_Dataset content_:

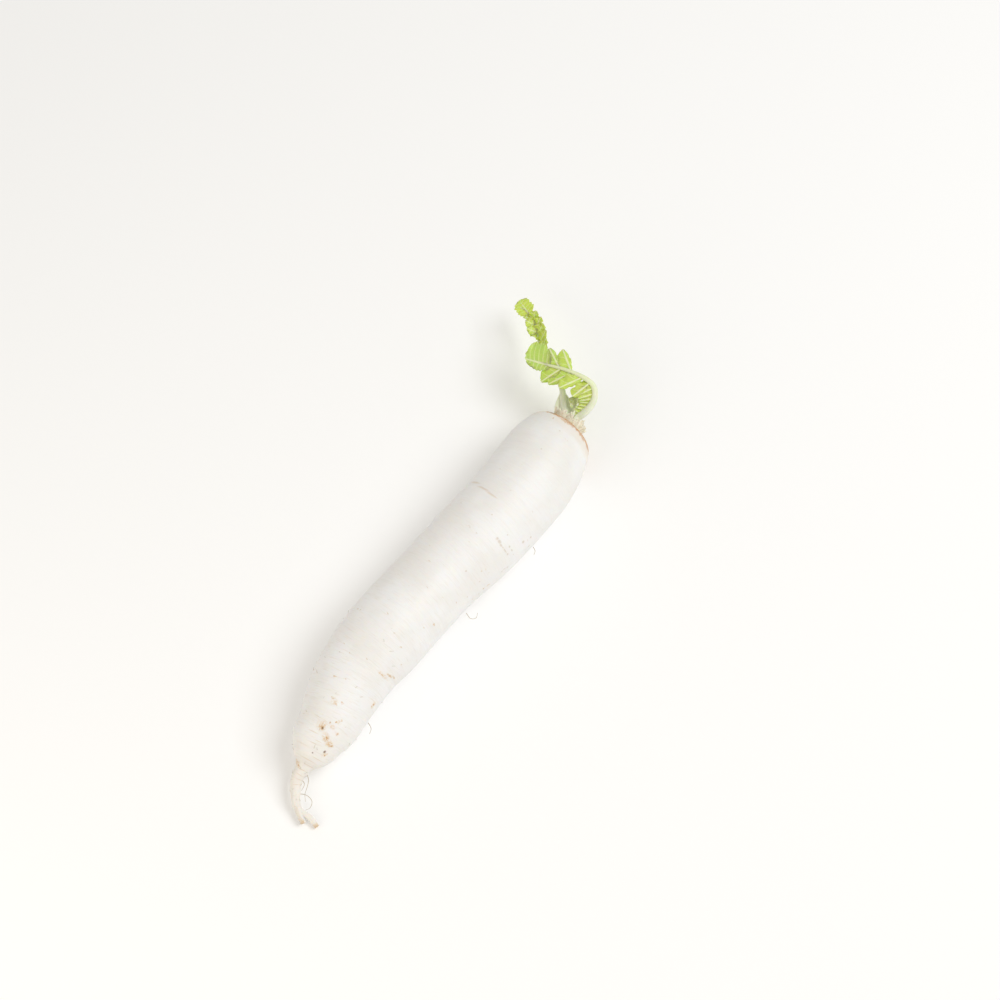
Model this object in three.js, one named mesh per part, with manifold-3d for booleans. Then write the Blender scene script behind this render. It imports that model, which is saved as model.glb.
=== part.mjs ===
// A daikon radish as picked: one white root lying on its side, its dry collar and three young leaves.
// Millimetres, +Z up, +X from the tail to the crown, origin on the flat spot that the root lies on.

import * as THREE from "three";
import { mergeVertices } from "three/addons/utils/BufferGeometryUtils.js";
import Module from "manifold-3d";

const wasm = await Module();
wasm.setup();

// Driving dimensions
const pressed = 1;            // how deep the belly is flattened where it lies on a surface
const bladeThickness = 0.7;   // leaf blade
const ribThickness = 0.7;     // how much thicker a blade is along its rib
const toothDepth = 1.2;       // depth of the scallops in a leaf's edge
const toothShare = 0.16;      // the same on small lobes, as a share of the half width
const neckShare = 0.3;        // width of a lobe at its foot and tip, as a share of its width
const stalkSides = 7;
const stalkSteps = 20;
const clearance = 0.3;        // gap between a piece and the next one
const holeGap = 0.45;         // the same round a stalk, whose flat sides come nearer than its radius
const rootSides = 30;
const rootSteps = 46;

// The root from the fork of its tail to its crown: x, y, radius, height of its underside.
// A height of -pressed is where it lies on its belly.
const rootStations = [
  [-167, -15, 2.8, 2.6], [-163, -11, 3.2, 4.6], [-154, -5.2, 4.1, 6.8], [-147, -4.6, 5, 8.8],
  [-143, -4.2, 7, 8.2], [-138.5, -3.8, 11.2, 5.2], [-131.5, -3, 15.4, 2.6], [-122.5, -1.6, 18.9, 0.6],
  [-111, -1.1, 21.2, -0.6], [-91, 2.3, 24.4, -pressed], [-69, 4.3, 26.7, -pressed],
  [-43, 3.2, 29.3, -pressed], [-14, 1.1, 29, -pressed], [16, -1.6, 28.7, -pressed],
  [47, -6.4, 30.4, -pressed], [78, -10, 31.3, -pressed], [107, -11.2, 31.4, -pressed],
  [127, -9.5, 29.9, -0.2], [138, -8.9, 28, 0.8], [146, -8.7, 25.6, 2.6], [151, -8.6, 22.6, 4.9],
  [153.6, -8.5, 19.6, 7.9], [154.9, -8.4, 17, 10.7], [155.6, -8.35, 14.4, 13.45],
];

// The two tips of the taproot's fork: x, y, radius, height of its underside
const longTip = [[-165, -13, 2.4, 3.6], [-168, -20, 2.1, 2.6], [-168, -27, 1.6, 2], [-170, -33.5, 1.2, 1]];
const shortTip = [[-165, -13, 2.2, 3.8], [-170, -19, 2, 3], [-173.5, -25, 1.6, 2]];

// The collar of old leaf bases round the crown
const collarRadius = 11.2;
const collarHeight = 4.5;
const outerScales = 14;
const innerScales = 9;

const UP = new THREE.Vector3(0, 0, 1);
const vector = (x, y, z) => new THREE.Vector3(x, y, z);
const degrees = THREE.MathUtils.degToRad;

// Random numbers that are the same each time
THREE.MathUtils.seededRandom(11);
const random = (low, high) => low + (high - low) * THREE.MathUtils.seededRandom();

const smoothCurve = (points) => new THREE.CatmullRomCurve3(points, false, "catmullrom");

// Turns rows of x, y, radius and underside height into rows of x, y, z and radius
const lying = (stations) => stations.map(([x, y, radius, under]) => [x, y, under + radius, radius]);

// A round bar through stations of x, y, z and radius: a cylinder bent along the curve between them
function bar(stations, sides, steps, grow = 0) {
  const middle = smoothCurve(stations.map(([x, y, z]) => vector(x, y, z)));
  const girth = smoothCurve(stations.map(([, , , radius]) => vector(radius + grow, 0, 0)));
  const geometry = new THREE.CylinderGeometry(1, 1, 1, sides, steps);
  const place = geometry.attributes.position;
  for (let i = 0; i < place.count; i++) {
    const t = place.getY(i) + 0.5;
    const ahead = middle.getTangent(t);
    const side = ahead.clone().cross(UP).normalize();
    const over = side.clone().cross(ahead);
    const radius = girth.getPoint(t).x;
    const point = middle.getPoint(t);
    point.addScaledVector(side, place.getX(i) * radius);
    point.addScaledVector(over, place.getZ(i) * radius);
    place.setXYZ(i, point.x, point.y, point.z);
  }
  return geometry;
}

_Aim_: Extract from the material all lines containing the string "manifold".

_Answer in full_:
Model this object in three.js, one named mesh per part, with manifold-3d for booleans. Then write the Blender scene script behind this render. It imports that model, which is saved as model.glb.
import Module from "manifold-3d";